COLLECTED DATA:
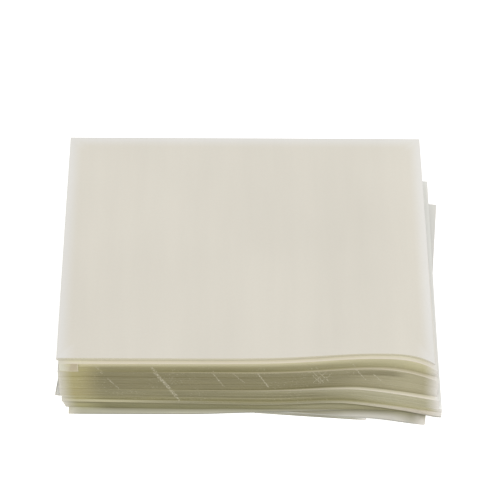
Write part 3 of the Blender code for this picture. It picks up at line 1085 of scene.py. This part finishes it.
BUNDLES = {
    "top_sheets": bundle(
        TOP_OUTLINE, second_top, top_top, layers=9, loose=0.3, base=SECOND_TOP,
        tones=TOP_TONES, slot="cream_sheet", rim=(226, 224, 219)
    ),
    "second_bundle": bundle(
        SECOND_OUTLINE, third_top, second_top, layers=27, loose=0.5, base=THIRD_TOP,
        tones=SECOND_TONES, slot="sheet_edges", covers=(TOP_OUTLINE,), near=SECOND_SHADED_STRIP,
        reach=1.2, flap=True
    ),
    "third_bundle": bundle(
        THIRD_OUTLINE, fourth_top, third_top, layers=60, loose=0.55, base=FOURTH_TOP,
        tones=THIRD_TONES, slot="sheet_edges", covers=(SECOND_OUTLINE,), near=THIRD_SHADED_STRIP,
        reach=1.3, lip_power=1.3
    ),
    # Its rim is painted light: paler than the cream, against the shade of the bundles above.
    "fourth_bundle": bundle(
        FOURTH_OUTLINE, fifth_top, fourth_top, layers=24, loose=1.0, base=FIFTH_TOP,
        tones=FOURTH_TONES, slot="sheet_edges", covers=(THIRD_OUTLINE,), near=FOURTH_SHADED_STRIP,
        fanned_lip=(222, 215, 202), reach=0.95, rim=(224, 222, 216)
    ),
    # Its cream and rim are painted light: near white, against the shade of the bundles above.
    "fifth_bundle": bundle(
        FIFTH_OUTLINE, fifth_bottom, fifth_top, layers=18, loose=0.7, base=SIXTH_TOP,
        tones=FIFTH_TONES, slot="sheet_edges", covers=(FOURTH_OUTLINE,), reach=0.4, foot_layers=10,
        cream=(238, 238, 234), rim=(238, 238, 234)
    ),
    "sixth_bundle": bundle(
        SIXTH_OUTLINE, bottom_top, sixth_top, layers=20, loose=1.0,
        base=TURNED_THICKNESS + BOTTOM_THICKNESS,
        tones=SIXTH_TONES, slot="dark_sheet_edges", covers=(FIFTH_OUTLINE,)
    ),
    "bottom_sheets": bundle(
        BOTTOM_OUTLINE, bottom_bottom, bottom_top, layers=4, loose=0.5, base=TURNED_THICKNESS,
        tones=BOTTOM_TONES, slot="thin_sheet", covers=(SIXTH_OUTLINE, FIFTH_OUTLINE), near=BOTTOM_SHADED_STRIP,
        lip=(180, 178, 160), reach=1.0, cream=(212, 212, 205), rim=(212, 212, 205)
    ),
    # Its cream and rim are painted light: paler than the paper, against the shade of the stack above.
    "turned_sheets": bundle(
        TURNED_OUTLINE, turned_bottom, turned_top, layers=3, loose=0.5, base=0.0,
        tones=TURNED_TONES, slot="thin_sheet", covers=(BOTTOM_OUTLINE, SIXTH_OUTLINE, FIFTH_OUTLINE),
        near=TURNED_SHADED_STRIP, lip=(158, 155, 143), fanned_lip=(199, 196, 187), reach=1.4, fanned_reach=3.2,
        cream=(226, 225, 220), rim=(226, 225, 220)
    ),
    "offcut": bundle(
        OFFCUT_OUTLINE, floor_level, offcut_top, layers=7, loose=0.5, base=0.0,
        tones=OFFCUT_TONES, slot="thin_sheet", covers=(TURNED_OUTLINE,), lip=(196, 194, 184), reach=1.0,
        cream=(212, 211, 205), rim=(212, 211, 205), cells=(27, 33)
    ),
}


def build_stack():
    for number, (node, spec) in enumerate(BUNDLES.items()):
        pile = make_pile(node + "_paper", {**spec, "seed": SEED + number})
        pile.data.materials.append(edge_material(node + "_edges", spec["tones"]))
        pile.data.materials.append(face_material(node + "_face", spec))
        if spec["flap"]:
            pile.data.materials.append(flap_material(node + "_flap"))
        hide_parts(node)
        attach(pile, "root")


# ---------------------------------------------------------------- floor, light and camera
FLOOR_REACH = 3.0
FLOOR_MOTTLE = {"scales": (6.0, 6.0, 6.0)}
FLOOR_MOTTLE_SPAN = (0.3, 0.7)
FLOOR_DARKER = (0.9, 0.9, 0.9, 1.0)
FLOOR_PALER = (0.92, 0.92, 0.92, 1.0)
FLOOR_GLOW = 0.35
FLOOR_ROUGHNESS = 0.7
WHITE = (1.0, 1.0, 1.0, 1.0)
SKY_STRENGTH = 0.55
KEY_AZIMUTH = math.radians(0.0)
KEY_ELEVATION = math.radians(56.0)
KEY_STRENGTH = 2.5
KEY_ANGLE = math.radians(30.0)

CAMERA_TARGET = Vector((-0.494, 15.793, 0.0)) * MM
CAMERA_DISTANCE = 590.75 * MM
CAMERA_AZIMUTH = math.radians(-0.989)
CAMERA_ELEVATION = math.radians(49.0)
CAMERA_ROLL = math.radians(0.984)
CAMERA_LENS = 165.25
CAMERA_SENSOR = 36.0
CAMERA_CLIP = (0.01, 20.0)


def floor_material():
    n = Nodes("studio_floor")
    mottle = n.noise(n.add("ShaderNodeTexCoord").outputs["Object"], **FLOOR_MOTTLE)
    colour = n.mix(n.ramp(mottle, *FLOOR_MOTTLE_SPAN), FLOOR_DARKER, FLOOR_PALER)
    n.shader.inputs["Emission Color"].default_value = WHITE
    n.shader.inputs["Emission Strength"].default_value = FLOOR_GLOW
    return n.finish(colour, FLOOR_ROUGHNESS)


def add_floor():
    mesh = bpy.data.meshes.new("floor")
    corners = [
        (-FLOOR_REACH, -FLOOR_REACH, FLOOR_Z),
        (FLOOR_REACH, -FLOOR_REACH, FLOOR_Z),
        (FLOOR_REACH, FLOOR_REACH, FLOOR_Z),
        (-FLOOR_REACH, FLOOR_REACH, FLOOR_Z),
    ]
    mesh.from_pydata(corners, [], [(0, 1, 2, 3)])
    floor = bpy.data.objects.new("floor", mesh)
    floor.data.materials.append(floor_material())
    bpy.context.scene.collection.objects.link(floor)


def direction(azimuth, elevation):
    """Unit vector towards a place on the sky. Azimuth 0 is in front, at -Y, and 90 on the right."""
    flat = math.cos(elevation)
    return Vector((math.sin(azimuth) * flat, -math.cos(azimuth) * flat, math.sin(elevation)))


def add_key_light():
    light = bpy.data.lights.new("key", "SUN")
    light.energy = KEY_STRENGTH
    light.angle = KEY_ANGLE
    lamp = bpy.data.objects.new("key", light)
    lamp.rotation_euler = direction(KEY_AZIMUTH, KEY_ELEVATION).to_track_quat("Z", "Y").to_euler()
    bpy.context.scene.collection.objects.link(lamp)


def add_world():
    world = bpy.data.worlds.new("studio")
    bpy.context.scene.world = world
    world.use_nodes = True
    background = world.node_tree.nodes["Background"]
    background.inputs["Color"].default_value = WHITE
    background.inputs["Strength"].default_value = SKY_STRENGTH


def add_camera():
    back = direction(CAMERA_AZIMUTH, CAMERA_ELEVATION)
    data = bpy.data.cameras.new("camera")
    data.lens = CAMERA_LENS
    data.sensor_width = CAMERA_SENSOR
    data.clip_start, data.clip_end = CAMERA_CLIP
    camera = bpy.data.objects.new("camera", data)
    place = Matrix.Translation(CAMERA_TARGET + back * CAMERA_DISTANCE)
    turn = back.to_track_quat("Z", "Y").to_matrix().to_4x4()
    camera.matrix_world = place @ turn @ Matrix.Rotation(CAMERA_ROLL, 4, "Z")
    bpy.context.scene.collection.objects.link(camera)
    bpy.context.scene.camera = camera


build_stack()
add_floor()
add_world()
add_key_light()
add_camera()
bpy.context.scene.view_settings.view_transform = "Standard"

THE PROBLEM:
Extract the data exactly as given.

TASK RESPONSE:
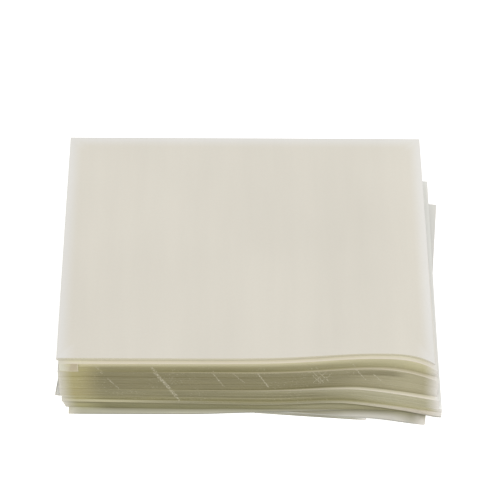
Write part 3 of the Blender code for this picture. It picks up at line 1085 of scene.py. This part finishes it.
BUNDLES = {
    "top_sheets": bundle(
        TOP_OUTLINE, second_top, top_top, layers=9, loose=0.3, base=SECOND_TOP,
        tones=TOP_TONES, slot="cream_sheet", rim=(226, 224, 219)
    ),
    "second_bundle": bundle(
        SECOND_OUTLINE, third_top, second_top, layers=27, loose=0.5, base=THIRD_TOP,
        tones=SECOND_TONES, slot="sheet_edges", covers=(TOP_OUTLINE,), near=SECOND_SHADED_STRIP,
        reach=1.2, flap=True
    ),
    "third_bundle": bundle(
        THIRD_OUTLINE, fourth_top, third_top, layers=60, loose=0.55, base=FOURTH_TOP,
        tones=THIRD_TONES, slot="sheet_edges", covers=(SECOND_OUTLINE,), near=THIRD_SHADED_STRIP,
        reach=1.3, lip_power=1.3
    ),
    # Its rim is painted light: paler than the cream, against the shade of the bundles above.
    "fourth_bundle": bundle(
        FOURTH_OUTLINE, fifth_top, fourth_top, layers=24, loose=1.0, base=FIFTH_TOP,
        tones=FOURTH_TONES, slot="sheet_edges", covers=(THIRD_OUTLINE,), near=FOURTH_SHADED_STRIP,
        fanned_lip=(222, 215, 202), reach=0.95, rim=(224, 222, 216)
    ),
    # Its cream and rim are painted light: near white, against the shade of the bundles above.
    "fifth_bundle": bundle(
        FIFTH_OUTLINE, fifth_bottom, fifth_top, layers=18, loose=0.7, base=SIXTH_TOP,
        tones=FIFTH_TONES, slot="sheet_edges", covers=(FOURTH_OUTLINE,), reach=0.4, foot_layers=10,
        cream=(238, 238, 234), rim=(238, 238, 234)
    ),
    "sixth_bundle": bundle(
        SIXTH_OUTLINE, bottom_top, sixth_top, layers=20, loose=1.0,
        base=TURNED_THICKNESS + BOTTOM_THICKNESS,
        tones=SIXTH_TONES, slot="dark_sheet_edges", covers=(FIFTH_OUTLINE,)
    ),
    "bottom_sheets": bundle(
        BOTTOM_OUTLINE, bottom_bottom, bottom_top, layers=4, loose=0.5, base=TURNED_THICKNESS,
        tones=BOTTOM_TONES, slot="thin_sheet", covers=(SIXTH_OUTLINE, FIFTH_OUTLINE), near=BOTTOM_SHADED_STRIP,
        lip=(180, 178, 160), reach=1.0, cream=(212, 212, 205), rim=(212, 212, 205)
    ),
    # Its cream and rim are painted light: paler than the paper, against the shade of the stack above.
    "turned_sheets": bundle(
        TURNED_OUTLINE, turned_bottom, turned_top, layers=3, loose=0.5, base=0.0,
        tones=TURNED_TONES, slot="thin_sheet", covers=(BOTTOM_OUTLINE, SIXTH_OUTLINE, FIFTH_OUTLINE),
        near=TURNED_SHADED_STRIP, lip=(158, 155, 143), fanned_lip=(199, 196, 187), reach=1.4, fanned_reach=3.2,
        cream=(226, 225, 220), rim=(226, 225, 220)
    ),
    "offcut": bundle(
        OFFCUT_OUTLINE, floor_level, offcut_top, layers=7, loose=0.5, base=0.0,
        tones=OFFCUT_TONES, slot="thin_sheet", covers=(TURNED_OUTLINE,), lip=(196, 194, 184), reach=1.0,
        cream=(212, 211, 205), rim=(212, 211, 205), cells=(27, 33)
    ),
}


def build_stack():
    for number, (node, spec) in enumerate(BUNDLES.items()):
        pile = make_pile(node + "_paper", {**spec, "seed": SEED + number})
        pile.data.materials.append(edge_material(node + "_edges", spec["tones"]))
        pile.data.materials.append(face_material(node + "_face", spec))
        if spec["flap"]:
            pile.data.materials.append(flap_material(node + "_flap"))
        hide_parts(node)
        attach(pile, "root")


# ---------------------------------------------------------------- floor, light and camera
FLOOR_REACH = 3.0
FLOOR_MOTTLE = {"scales": (6.0, 6.0, 6.0)}
FLOOR_MOTTLE_SPAN = (0.3, 0.7)
FLOOR_DARKER = (0.9, 0.9, 0.9, 1.0)
FLOOR_PALER = (0.92, 0.92, 0.92, 1.0)
FLOOR_GLOW = 0.35
FLOOR_ROUGHNESS = 0.7
WHITE = (1.0, 1.0, 1.0, 1.0)
SKY_STRENGTH = 0.55
KEY_AZIMUTH = math.radians(0.0)
KEY_ELEVATION = math.radians(56.0)
KEY_STRENGTH = 2.5
KEY_ANGLE = math.radians(30.0)

CAMERA_TARGET = Vector((-0.494, 15.793, 0.0)) * MM
CAMERA_DISTANCE = 590.75 * MM
CAMERA_AZIMUTH = math.radians(-0.989)
CAMERA_ELEVATION = math.radians(49.0)
CAMERA_ROLL = math.radians(0.984)
CAMERA_LENS = 165.25
CAMERA_SENSOR = 36.0
CAMERA_CLIP = (0.01, 20.0)


def floor_material():
    n = Nodes("studio_floor")
    mottle = n.noise(n.add("ShaderNodeTexCoord").outputs["Object"], **FLOOR_MOTTLE)
    colour = n.mix(n.ramp(mottle, *FLOOR_MOTTLE_SPAN), FLOOR_DARKER, FLOOR_PALER)
    n.shader.inputs["Emission Color"].default_value = WHITE
    n.shader.inputs["Emission Strength"].default_value = FLOOR_GLOW
    return n.finish(colour, FLOOR_ROUGHNESS)


def add_floor():
    mesh = bpy.data.meshes.new("floor")
    corners = [
        (-FLOOR_REACH, -FLOOR_REACH, FLOOR_Z),
        (FLOOR_REACH, -FLOOR_REACH, FLOOR_Z),
        (FLOOR_REACH, FLOOR_REACH, FLOOR_Z),
        (-FLOOR_REACH, FLOOR_REACH, FLOOR_Z),
    ]
    mesh.from_pydata(corners, [], [(0, 1, 2, 3)])
    floor = bpy.data.objects.new("floor", mesh)
    floor.data.materials.append(floor_material())
    bpy.context.scene.collection.objects.link(floor)


def direction(azimuth, elevation):
    """Unit vector towards a place on the sky. Azimuth 0 is in front, at -Y, and 90 on the right."""
    flat = math.cos(elevation)
    return Vector((math.sin(azimuth) * flat, -math.cos(azimuth) * flat, math.sin(elevation)))


def add_key_light():
    light = bpy.data.lights.new("key", "SUN")
    light.energy = KEY_STRENGTH
    light.angle = KEY_ANGLE
    lamp = bpy.data.objects.new("key", light)
    lamp.rotation_euler = direction(KEY_AZIMUTH, KEY_ELEVATION).to_track_quat("Z", "Y").to_euler()
    bpy.context.scene.collection.objects.link(lamp)


def add_world():
    world = bpy.data.worlds.new("studio")
    bpy.context.scene.world = world
    world.use_nodes = True
    background = world.node_tree.nodes["Background"]
    background.inputs["Color"].default_value = WHITE
    background.inputs["Strength"].default_value = SKY_STRENGTH


def add_camera():
    back = direction(CAMERA_AZIMUTH, CAMERA_ELEVATION)
    data = bpy.data.cameras.new("camera")
    data.lens = CAMERA_LENS
    data.sensor_width = CAMERA_SENSOR
    data.clip_start, data.clip_end = CAMERA_CLIP
    camera = bpy.data.objects.new("camera", data)
    place = Matrix.Translation(CAMERA_TARGET + back * CAMERA_DISTANCE)
    turn = back.to_track_quat("Z", "Y").to_matrix().to_4x4()
    camera.matrix_world = place @ turn @ Matrix.Rotation(CAMERA_ROLL, 4, "Z")
    bpy.context.scene.collection.objects.link(camera)
    bpy.context.scene.camera = camera


build_stack()
add_floor()
add_world()
add_key_light()
add_camera()
bpy.context.scene.view_settings.view_transform = "Standard"